■ **Task to carry out**
Can all of these lines be returned exactly?

---------- Data lines ----------

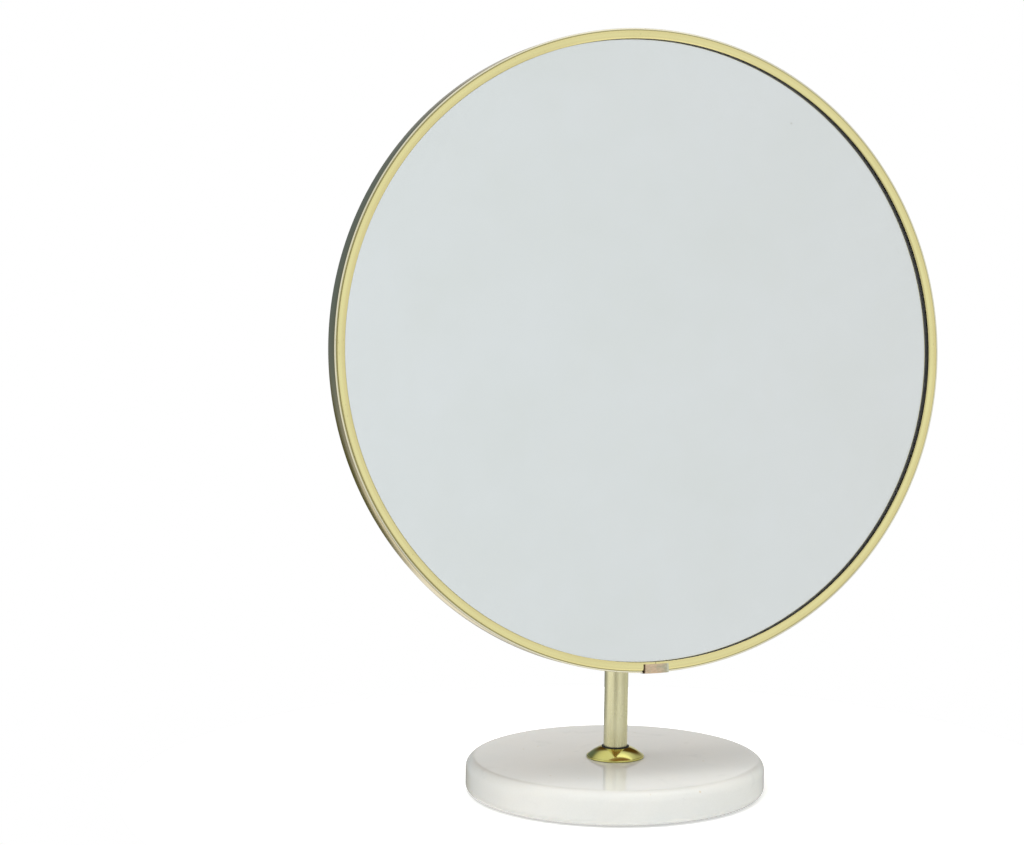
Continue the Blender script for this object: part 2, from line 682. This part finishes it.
def channel_section():
    """Section of the frame: the rim, the back lip, the channel's inside, then the front lip
    with its curved face, the groove at the face's foot and the bead."""
    low, high = lathe_span("frame_ring")
    lip, r = reach("frame_ring")
    bead_top = high - FACE_RISE
    bead = Vector((r - BEAD, bead_top - BEAD))
    groove_floor = bead_top - GROOVE_DEPTH
    face_out = r - 2 * BEAD - GROOVE
    channel_top = bead_top - 2 * BEAD

    def face(x):
        """Height of the face at a distance from the mirror's axis."""
        return high - FACE_R + math.sqrt(FACE_R ** 2 - (x - lip - CROWN_IN) ** 2)

    under = face(lip) - LIP_T
    corners = [(r, bead.y, 0), (r, low, BEAD), (lip, low, 0.45 * MM), (lip, low + WALL, 0.45 * MM),
               (r - WALL, low + WALL, 0.3 * MM), (r - WALL, channel_top, 0.2 * MM),
               (r - LIP_SOLID, channel_top, 0.2 * MM), (r - LIP_SOLID, under, 0.2 * MM),
               (lip, under, 0.32 * MM), (lip, face(lip), 0.5 * MM)]
    first = lip + 0.8 * MM
    for k in range(12):
        x = first + (face_out - first) * k / 12
        corners.append((x, face(x), 0))
    corners += [(face_out, face(face_out), 0.1 * MM), (face_out, groove_floor, 0.06 * MM)]
    foot = math.asin(1 - GROOVE_DEPTH / BEAD)
    for p in arc(bead, BEAD, math.pi - foot, 0, 12)[:-1]:
        corners.append((p.x, p.y, 0))
    return rounded(corners, steps=6)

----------

■ **Result of this exercise**
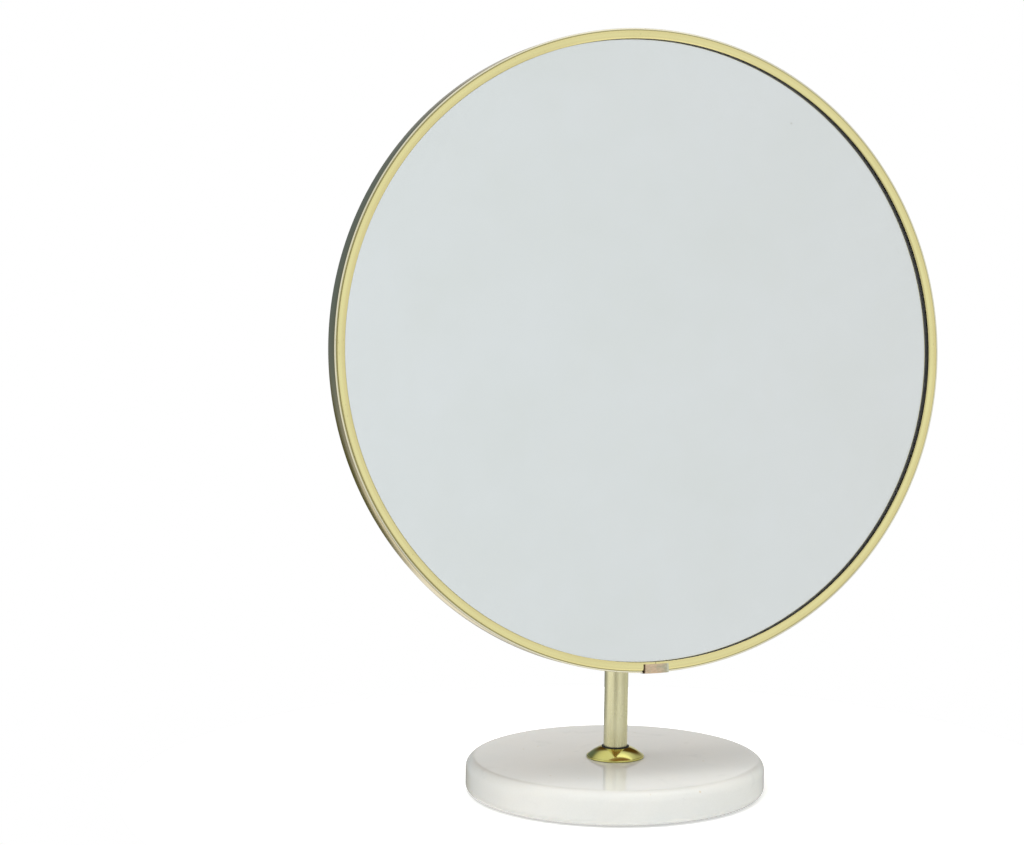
Continue the Blender script for this object: part 2, from line 682. This part finishes it.
def channel_section():
    """Section of the frame: the rim, the back lip, the channel's inside, then the front lip
    with its curved face, the groove at the face's foot and the bead."""
    low, high = lathe_span("frame_ring")
    lip, r = reach("frame_ring")
    bead_top = high - FACE_RISE
    bead = Vector((r - BEAD, bead_top - BEAD))
    groove_floor = bead_top - GROOVE_DEPTH
    face_out = r - 2 * BEAD - GROOVE
    channel_top = bead_top - 2 * BEAD

    def face(x):
        """Height of the face at a distance from the mirror's axis."""
        return high - FACE_R + math.sqrt(FACE_R ** 2 - (x - lip - CROWN_IN) ** 2)

    under = face(lip) - LIP_T
    corners = [(r, bead.y, 0), (r, low, BEAD), (lip, low, 0.45 * MM), (lip, low + WALL, 0.45 * MM),
               (r - WALL, low + WALL, 0.3 * MM), (r - WALL, channel_top, 0.2 * MM),
               (r - LIP_SOLID, channel_top, 0.2 * MM), (r - LIP_SOLID, under, 0.2 * MM),
               (lip, under, 0.32 * MM), (lip, face(lip), 0.5 * MM)]
    first = lip + 0.8 * MM
    for k in range(12):
        x = first + (face_out - first) * k / 12
        corners.append((x, face(x), 0))
    corners += [(face_out, face(face_out), 0.1 * MM), (face_out, groove_floor, 0.06 * MM)]
    foot = math.asin(1 - GROOVE_DEPTH / BEAD)
    for p in arc(bead, BEAD, math.pi - foot, 0, 12)[:-1]:
        corners.append((p.x, p.y, 0))
    return rounded(corners, steps=6)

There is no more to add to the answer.